Four Quartets thinks big and pays off big. A full-length ballet like Swan Lake can be called dance theater because it tells a story, with the narrative driven by the music and the choreography. But Four Quartets was inspired by and is accompanied by words. We might not be going too far out on a limb to call it a dance opera, with Eliot’s words enhanced by Finnish composer Kaija Saariaho’s ethereal music.
T.S. Eliot is best known to literary wonks for The Waste Land (1922), an opaque masterpiece requiring extensive footnotes to understand all the arcane references. But Eliot’s poems were also the source of the mega-musical Cats, so clearly he was not easy to pin down! Most of all, he was a poet of profound philosophical musings, many of his poems deeply suffused with his fervent Roman Catholic religious beliefs. Tanowitz does not illustrate these metaphysical explorations directly, but instead complements Eliot’s words with her own ideas about time and space.
Four Quartets is comprised of four long poems, each named for a place in England: “East Coker,” “Little Gidding,” “The Dry Salvages,” and “Burnt Norton.” Written as separate poems over a six-year period during World War II, in 1943 they were later grouped into a single volume by Eliot’s publisher.The texts are richly composed, with sumptuous and rhythmic phrasings that reward speaking out loud. They meditate on the passage of time, human perception, and spiritual life after death.
Eliot himself would be delighted by the oration of Kathleen Chalfant who sits at a table below the stage surrounded by a small group of musicians from The Knights. Chalfant, the winner of numerous Drama League and Obie awards in her long career, as well as a 1993 Tony nomination for the seminal “Angels of America,” makes Eliot’s words sing with all their internal music.
You might think it too much going on at one time: a literary classic being read aloud by a great actress, captivating music, and persistently fascinating choreography, but it all holds together. Helping bind it are the quiet but beautiful set and lighting designs created by Clifton Taylor based on Brice Marden paintings, and the sheer costumes by Reid Bartelme and Harriet Jung.
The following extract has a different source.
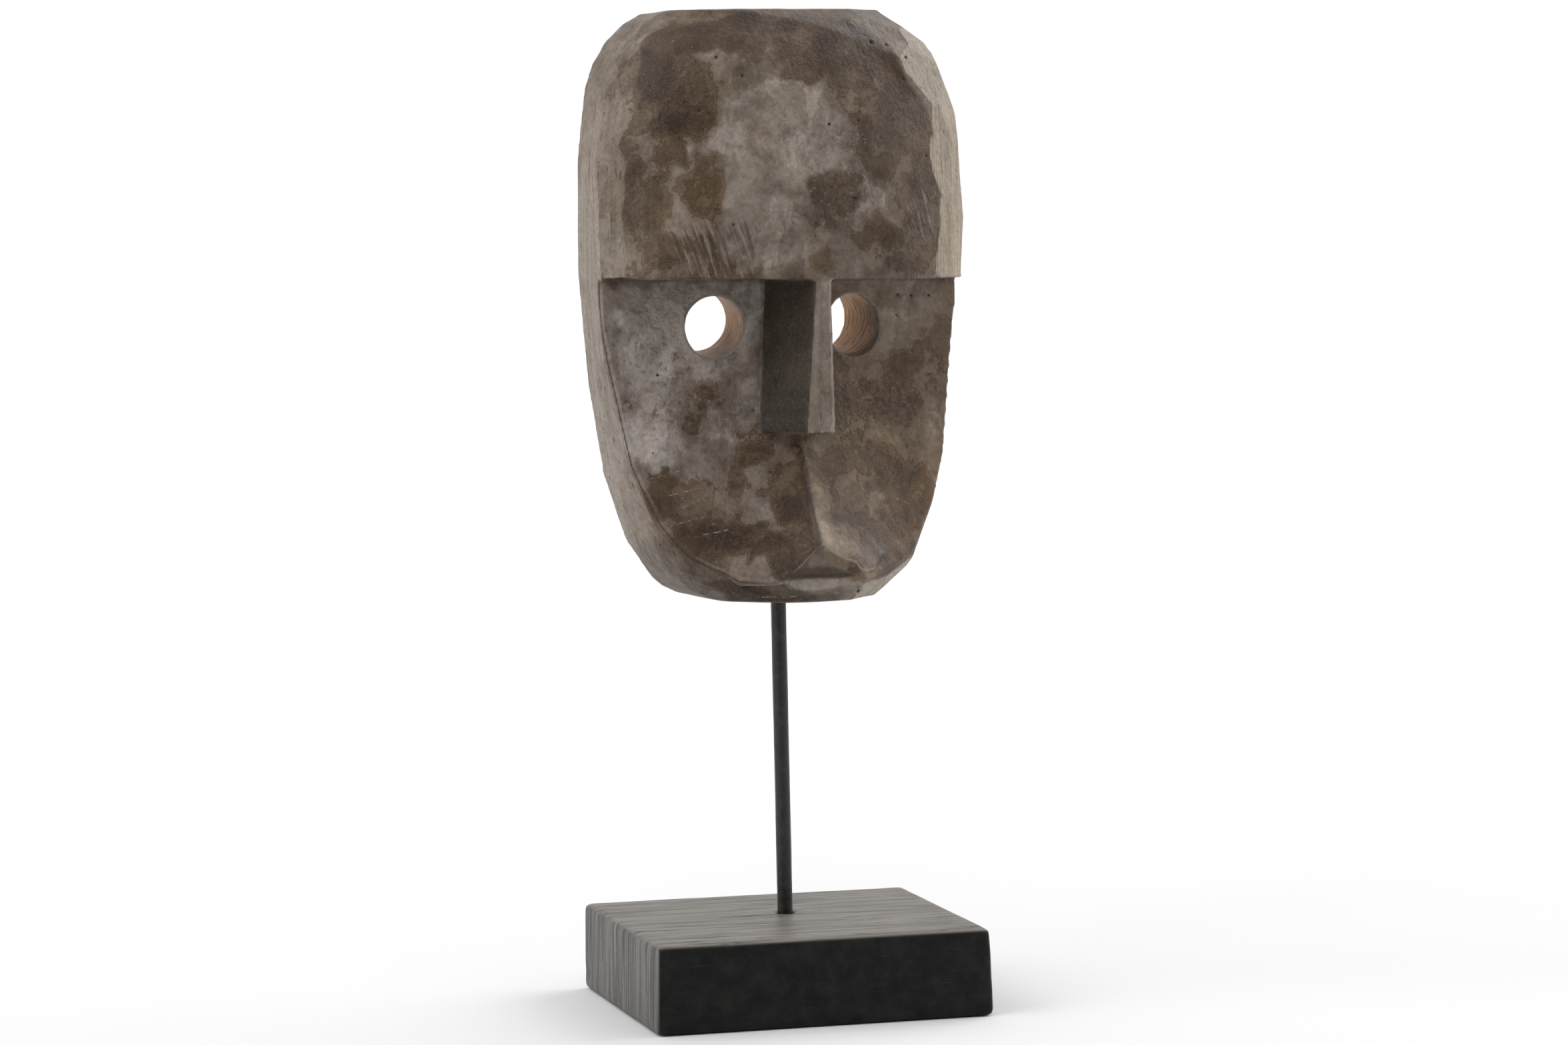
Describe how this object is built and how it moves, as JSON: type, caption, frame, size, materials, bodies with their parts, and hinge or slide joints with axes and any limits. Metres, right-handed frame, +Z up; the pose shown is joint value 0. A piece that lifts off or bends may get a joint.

The choreography is inventive and varied, showing off a wide range of dance combinations. Mostly the work showcases the company as a whole, but there are also exquisite subparts devoted to solos, duets, and small groups amongst the ten dancers (including Tanowitz herself, who appears in the “Little Gidding” segment). Arms are often outspread like wings, and the contact between dancers is gentle, soft, and intimate, dancers looking at each other eye to eye, connecting, not just mechanically running through their steps. It is as if we are watching the dancers move spontaneously, as if we are actually watching the process of creation itself.
In the end, the eloquent poetry of Eliot’s “Four Quartets” inspired Tanowitz to some lofty artistic expression of her own. But even if this poetry was not spoken during the performance, her dance would still be an extraordinary accomplishment. That is, it stands alone on its many strong feet.